TO DO:
Return all of the lines below exactly as they are.

**** SUPPLIED ENTRIES ****

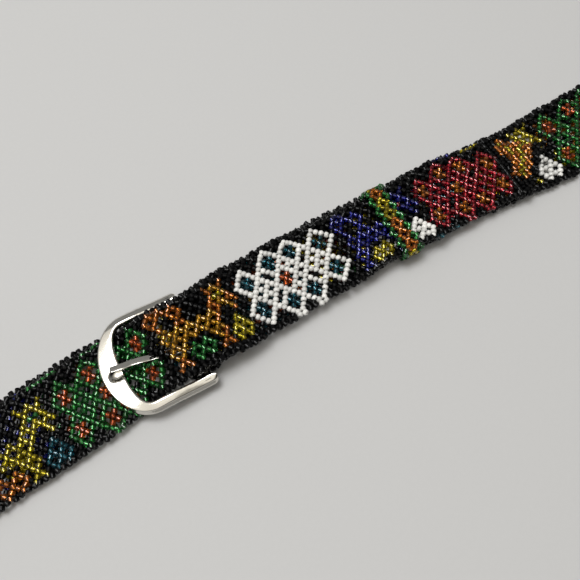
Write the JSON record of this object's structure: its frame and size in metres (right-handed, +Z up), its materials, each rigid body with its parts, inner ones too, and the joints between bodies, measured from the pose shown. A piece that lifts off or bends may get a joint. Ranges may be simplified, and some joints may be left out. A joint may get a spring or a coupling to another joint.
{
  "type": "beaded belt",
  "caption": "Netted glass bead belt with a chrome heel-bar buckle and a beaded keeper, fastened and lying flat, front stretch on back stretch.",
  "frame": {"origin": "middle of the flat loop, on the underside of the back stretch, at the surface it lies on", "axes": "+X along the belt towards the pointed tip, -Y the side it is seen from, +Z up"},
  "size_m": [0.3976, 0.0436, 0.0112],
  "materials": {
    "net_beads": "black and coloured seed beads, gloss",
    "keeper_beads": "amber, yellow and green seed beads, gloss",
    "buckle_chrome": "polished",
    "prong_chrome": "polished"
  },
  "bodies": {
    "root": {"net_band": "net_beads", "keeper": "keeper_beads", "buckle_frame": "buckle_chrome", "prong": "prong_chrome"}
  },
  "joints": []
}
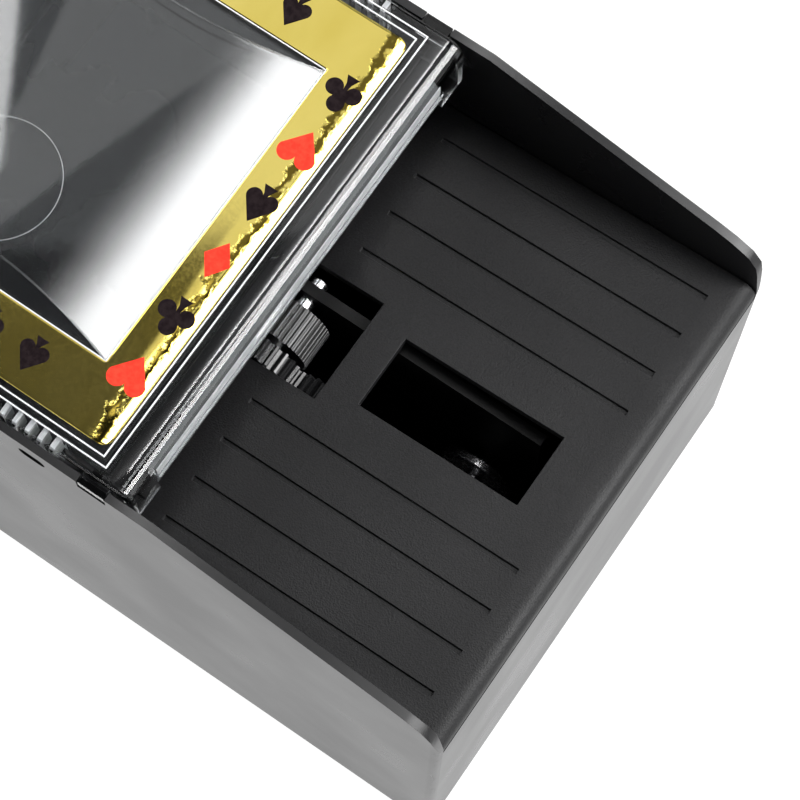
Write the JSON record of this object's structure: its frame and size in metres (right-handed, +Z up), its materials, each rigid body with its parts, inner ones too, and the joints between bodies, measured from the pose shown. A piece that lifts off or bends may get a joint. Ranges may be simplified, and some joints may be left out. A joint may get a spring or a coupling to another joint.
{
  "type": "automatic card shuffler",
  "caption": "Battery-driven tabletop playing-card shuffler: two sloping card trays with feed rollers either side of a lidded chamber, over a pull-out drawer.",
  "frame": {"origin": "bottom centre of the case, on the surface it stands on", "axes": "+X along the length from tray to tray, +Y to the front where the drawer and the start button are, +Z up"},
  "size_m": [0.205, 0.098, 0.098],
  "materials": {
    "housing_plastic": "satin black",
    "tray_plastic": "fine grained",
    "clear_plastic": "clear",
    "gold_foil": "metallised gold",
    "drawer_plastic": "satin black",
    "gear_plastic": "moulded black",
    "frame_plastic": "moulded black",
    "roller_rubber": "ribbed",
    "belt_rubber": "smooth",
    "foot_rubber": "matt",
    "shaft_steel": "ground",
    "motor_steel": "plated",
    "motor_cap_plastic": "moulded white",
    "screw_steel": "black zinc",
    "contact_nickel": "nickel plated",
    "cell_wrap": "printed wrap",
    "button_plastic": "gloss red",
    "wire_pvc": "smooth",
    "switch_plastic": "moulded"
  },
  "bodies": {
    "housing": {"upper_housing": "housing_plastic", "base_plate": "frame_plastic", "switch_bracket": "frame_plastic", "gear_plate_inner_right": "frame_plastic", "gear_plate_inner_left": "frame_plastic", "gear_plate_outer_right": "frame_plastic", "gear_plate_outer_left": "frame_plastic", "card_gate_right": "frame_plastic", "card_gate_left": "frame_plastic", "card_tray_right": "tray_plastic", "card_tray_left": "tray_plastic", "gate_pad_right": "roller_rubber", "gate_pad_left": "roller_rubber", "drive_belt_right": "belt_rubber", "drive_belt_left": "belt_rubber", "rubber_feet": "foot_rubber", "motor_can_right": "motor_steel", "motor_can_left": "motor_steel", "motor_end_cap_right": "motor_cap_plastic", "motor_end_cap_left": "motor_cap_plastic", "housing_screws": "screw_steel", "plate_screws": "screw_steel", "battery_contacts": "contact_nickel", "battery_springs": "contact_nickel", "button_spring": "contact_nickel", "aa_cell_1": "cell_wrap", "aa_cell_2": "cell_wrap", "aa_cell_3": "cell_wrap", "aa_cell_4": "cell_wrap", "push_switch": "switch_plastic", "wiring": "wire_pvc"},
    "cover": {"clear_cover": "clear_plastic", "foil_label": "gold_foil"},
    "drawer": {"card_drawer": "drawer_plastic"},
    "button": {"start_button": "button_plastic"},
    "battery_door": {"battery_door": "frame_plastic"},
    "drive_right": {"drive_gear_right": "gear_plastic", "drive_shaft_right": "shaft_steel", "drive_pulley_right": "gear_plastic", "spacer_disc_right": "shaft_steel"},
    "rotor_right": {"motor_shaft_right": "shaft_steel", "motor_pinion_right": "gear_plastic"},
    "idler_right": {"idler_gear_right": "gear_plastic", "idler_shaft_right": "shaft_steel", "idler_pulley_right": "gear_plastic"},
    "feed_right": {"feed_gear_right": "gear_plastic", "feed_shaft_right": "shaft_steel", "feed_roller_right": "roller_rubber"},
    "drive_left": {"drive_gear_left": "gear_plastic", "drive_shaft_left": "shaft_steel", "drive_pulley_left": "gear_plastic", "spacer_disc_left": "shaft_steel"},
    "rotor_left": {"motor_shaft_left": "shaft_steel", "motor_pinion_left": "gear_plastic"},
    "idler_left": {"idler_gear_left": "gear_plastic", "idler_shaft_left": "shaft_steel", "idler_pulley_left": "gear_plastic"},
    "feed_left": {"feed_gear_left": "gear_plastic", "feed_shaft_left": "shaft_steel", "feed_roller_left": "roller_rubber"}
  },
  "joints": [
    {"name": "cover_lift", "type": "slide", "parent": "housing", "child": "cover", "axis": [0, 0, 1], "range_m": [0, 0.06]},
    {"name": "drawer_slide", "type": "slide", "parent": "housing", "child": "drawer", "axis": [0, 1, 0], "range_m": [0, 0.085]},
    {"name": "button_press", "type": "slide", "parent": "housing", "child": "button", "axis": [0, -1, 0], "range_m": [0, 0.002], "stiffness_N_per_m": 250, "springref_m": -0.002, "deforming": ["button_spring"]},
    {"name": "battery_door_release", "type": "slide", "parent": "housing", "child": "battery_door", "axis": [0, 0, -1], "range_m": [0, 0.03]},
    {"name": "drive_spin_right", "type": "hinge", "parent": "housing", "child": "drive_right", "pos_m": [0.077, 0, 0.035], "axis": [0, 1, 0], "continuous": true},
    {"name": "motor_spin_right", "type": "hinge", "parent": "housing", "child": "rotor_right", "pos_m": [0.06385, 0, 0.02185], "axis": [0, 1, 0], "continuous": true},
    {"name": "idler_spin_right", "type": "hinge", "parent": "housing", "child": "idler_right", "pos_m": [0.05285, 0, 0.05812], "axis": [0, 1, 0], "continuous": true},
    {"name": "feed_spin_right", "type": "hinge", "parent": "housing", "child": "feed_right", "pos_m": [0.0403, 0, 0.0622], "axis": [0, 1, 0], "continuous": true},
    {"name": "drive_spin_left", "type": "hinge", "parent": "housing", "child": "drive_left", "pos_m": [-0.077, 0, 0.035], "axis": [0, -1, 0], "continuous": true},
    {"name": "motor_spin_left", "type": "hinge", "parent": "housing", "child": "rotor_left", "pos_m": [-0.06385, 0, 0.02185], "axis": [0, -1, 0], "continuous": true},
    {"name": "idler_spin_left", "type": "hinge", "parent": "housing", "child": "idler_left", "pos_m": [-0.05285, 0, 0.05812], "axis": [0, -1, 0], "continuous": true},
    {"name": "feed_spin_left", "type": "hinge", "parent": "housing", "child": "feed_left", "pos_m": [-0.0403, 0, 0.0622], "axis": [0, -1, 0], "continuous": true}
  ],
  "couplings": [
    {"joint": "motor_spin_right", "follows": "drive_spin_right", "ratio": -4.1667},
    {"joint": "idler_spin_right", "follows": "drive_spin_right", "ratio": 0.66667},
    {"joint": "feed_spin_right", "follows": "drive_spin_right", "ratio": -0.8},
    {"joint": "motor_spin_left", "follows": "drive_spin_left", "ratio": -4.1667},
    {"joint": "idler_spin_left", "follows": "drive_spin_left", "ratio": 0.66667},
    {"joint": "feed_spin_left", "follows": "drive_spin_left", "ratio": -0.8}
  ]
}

****

RESULT FOR THIS EXERCISE:
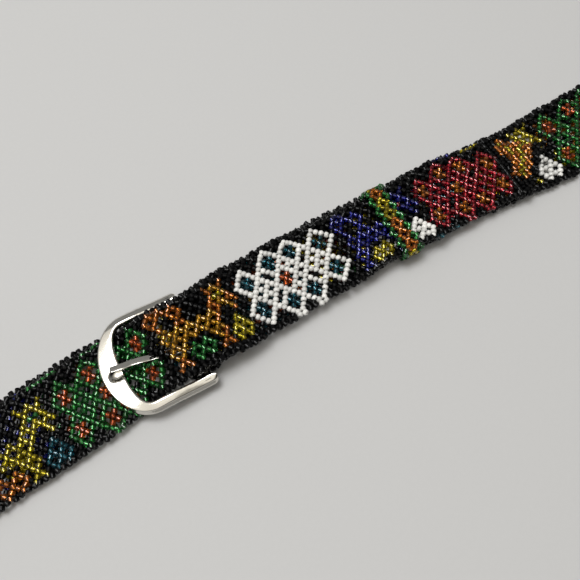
Write the JSON record of this object's structure: its frame and size in metres (right-handed, +Z up), its materials, each rigid body with its parts, inner ones too, and the joints between bodies, measured from the pose shown. A piece that lifts off or bends may get a joint. Ranges may be simplified, and some joints may be left out. A joint may get a spring or a coupling to another joint.
{
  "type": "beaded belt",
  "caption": "Netted glass bead belt with a chrome heel-bar buckle and a beaded keeper, fastened and lying flat, front stretch on back stretch.",
  "frame": {"origin": "middle of the flat loop, on the underside of the back stretch, at the surface it lies on", "axes": "+X along the belt towards the pointed tip, -Y the side it is seen from, +Z up"},
  "size_m": [0.3976, 0.0436, 0.0112],
  "materials": {
    "net_beads": "black and coloured seed beads, gloss",
    "keeper_beads": "amber, yellow and green seed beads, gloss",
    "buckle_chrome": "polished",
    "prong_chrome": "polished"
  },
  "bodies": {
    "root": {"net_band": "net_beads", "keeper": "keeper_beads", "buckle_frame": "buckle_chrome", "prong": "prong_chrome"}
  },
  "joints": []
}
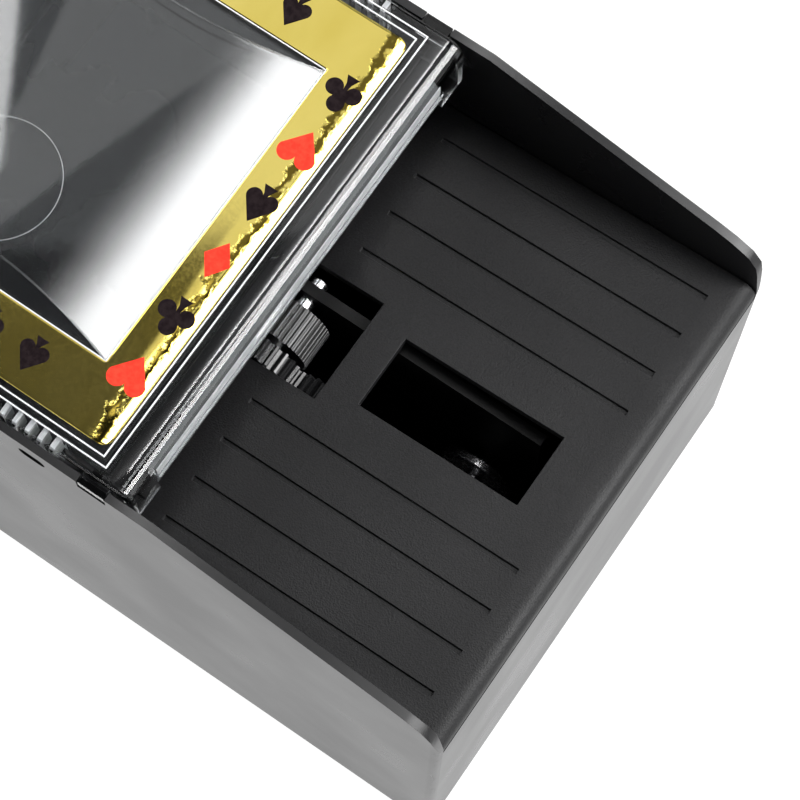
Write the JSON record of this object's structure: its frame and size in metres (right-handed, +Z up), its materials, each rigid body with its parts, inner ones too, and the joints between bodies, measured from the pose shown. A piece that lifts off or bends may get a joint. Ranges may be simplified, and some joints may be left out. A joint may get a spring or a coupling to another joint.
{
  "type": "automatic card shuffler",
  "caption": "Battery-driven tabletop playing-card shuffler: two sloping card trays with feed rollers either side of a lidded chamber, over a pull-out drawer.",
  "frame": {"origin": "bottom centre of the case, on the surface it stands on", "axes": "+X along the length from tray to tray, +Y to the front where the drawer and the start button are, +Z up"},
  "size_m": [0.205, 0.098, 0.098],
  "materials": {
    "housing_plastic": "satin black",
    "tray_plastic": "fine grained",
    "clear_plastic": "clear",
    "gold_foil": "metallised gold",
    "drawer_plastic": "satin black",
    "gear_plastic": "moulded black",
    "frame_plastic": "moulded black",
    "roller_rubber": "ribbed",
    "belt_rubber": "smooth",
    "foot_rubber": "matt",
    "shaft_steel": "ground",
    "motor_steel": "plated",
    "motor_cap_plastic": "moulded white",
    "screw_steel": "black zinc",
    "contact_nickel": "nickel plated",
    "cell_wrap": "printed wrap",
    "button_plastic": "gloss red",
    "wire_pvc": "smooth",
    "switch_plastic": "moulded"
  },
  "bodies": {
    "housing": {"upper_housing": "housing_plastic", "base_plate": "frame_plastic", "switch_bracket": "frame_plastic", "gear_plate_inner_right": "frame_plastic", "gear_plate_inner_left": "frame_plastic", "gear_plate_outer_right": "frame_plastic", "gear_plate_outer_left": "frame_plastic", "card_gate_right": "frame_plastic", "card_gate_left": "frame_plastic", "card_tray_right": "tray_plastic", "card_tray_left": "tray_plastic", "gate_pad_right": "roller_rubber", "gate_pad_left": "roller_rubber", "drive_belt_right": "belt_rubber", "drive_belt_left": "belt_rubber", "rubber_feet": "foot_rubber", "motor_can_right": "motor_steel", "motor_can_left": "motor_steel", "motor_end_cap_right": "motor_cap_plastic", "motor_end_cap_left": "motor_cap_plastic", "housing_screws": "screw_steel", "plate_screws": "screw_steel", "battery_contacts": "contact_nickel", "battery_springs": "contact_nickel", "button_spring": "contact_nickel", "aa_cell_1": "cell_wrap", "aa_cell_2": "cell_wrap", "aa_cell_3": "cell_wrap", "aa_cell_4": "cell_wrap", "push_switch": "switch_plastic", "wiring": "wire_pvc"},
    "cover": {"clear_cover": "clear_plastic", "foil_label": "gold_foil"},
    "drawer": {"card_drawer": "drawer_plastic"},
    "button": {"start_button": "button_plastic"},
    "battery_door": {"battery_door": "frame_plastic"},
    "drive_right": {"drive_gear_right": "gear_plastic", "drive_shaft_right": "shaft_steel", "drive_pulley_right": "gear_plastic", "spacer_disc_right": "shaft_steel"},
    "rotor_right": {"motor_shaft_right": "shaft_steel", "motor_pinion_right": "gear_plastic"},
    "idler_right": {"idler_gear_right": "gear_plastic", "idler_shaft_right": "shaft_steel", "idler_pulley_right": "gear_plastic"},
    "feed_right": {"feed_gear_right": "gear_plastic", "feed_shaft_right": "shaft_steel", "feed_roller_right": "roller_rubber"},
    "drive_left": {"drive_gear_left": "gear_plastic", "drive_shaft_left": "shaft_steel", "drive_pulley_left": "gear_plastic", "spacer_disc_left": "shaft_steel"},
    "rotor_left": {"motor_shaft_left": "shaft_steel", "motor_pinion_left": "gear_plastic"},
    "idler_left": {"idler_gear_left": "gear_plastic", "idler_shaft_left": "shaft_steel", "idler_pulley_left": "gear_plastic"},
    "feed_left": {"feed_gear_left": "gear_plastic", "feed_shaft_left": "shaft_steel", "feed_roller_left": "roller_rubber"}
  },
  "joints": [
    {"name": "cover_lift", "type": "slide", "parent": "housing", "child": "cover", "axis": [0, 0, 1], "range_m": [0, 0.06]},
    {"name": "drawer_slide", "type": "slide", "parent": "housing", "child": "drawer", "axis": [0, 1, 0], "range_m": [0, 0.085]},
    {"name": "button_press", "type": "slide", "parent": "housing", "child": "button", "axis": [0, -1, 0], "range_m": [0, 0.002], "stiffness_N_per_m": 250, "springref_m": -0.002, "deforming": ["button_spring"]},
    {"name": "battery_door_release", "type": "slide", "parent": "housing", "child": "battery_door", "axis": [0, 0, -1], "range_m": [0, 0.03]},
    {"name": "drive_spin_right", "type": "hinge", "parent": "housing", "child": "drive_right", "pos_m": [0.077, 0, 0.035], "axis": [0, 1, 0], "continuous": true},
    {"name": "motor_spin_right", "type": "hinge", "parent": "housing", "child": "rotor_right", "pos_m": [0.06385, 0, 0.02185], "axis": [0, 1, 0], "continuous": true},
    {"name": "idler_spin_right", "type": "hinge", "parent": "housing", "child": "idler_right", "pos_m": [0.05285, 0, 0.05812], "axis": [0, 1, 0], "continuous": true},
    {"name": "feed_spin_right", "type": "hinge", "parent": "housing", "child": "feed_right", "pos_m": [0.0403, 0, 0.0622], "axis": [0, 1, 0], "continuous": true},
    {"name": "drive_spin_left", "type": "hinge", "parent": "housing", "child": "drive_left", "pos_m": [-0.077, 0, 0.035], "axis": [0, -1, 0], "continuous": true},
    {"name": "motor_spin_left", "type": "hinge", "parent": "housing", "child": "rotor_left", "pos_m": [-0.06385, 0, 0.02185], "axis": [0, -1, 0], "continuous": true},
    {"name": "idler_spin_left", "type": "hinge", "parent": "housing", "child": "idler_left", "pos_m": [-0.05285, 0, 0.05812], "axis": [0, -1, 0], "continuous": true},
    {"name": "feed_spin_left", "type": "hinge", "parent": "housing", "child": "feed_left", "pos_m": [-0.0403, 0, 0.0622], "axis": [0, -1, 0], "continuous": true}
  ],
  "couplings": [
    {"joint": "motor_spin_right", "follows": "drive_spin_right", "ratio": -4.1667},
    {"joint": "idler_spin_right", "follows": "drive_spin_right", "ratio": 0.66667},
    {"joint": "feed_spin_right", "follows": "drive_spin_right", "ratio": -0.8},
    {"joint": "motor_spin_left", "follows": "drive_spin_left", "ratio": -4.1667},
    {"joint": "idler_spin_left", "follows": "drive_spin_left", "ratio": 0.66667},
    {"joint": "feed_spin_left", "follows": "drive_spin_left", "ratio": -0.8}
  ]
}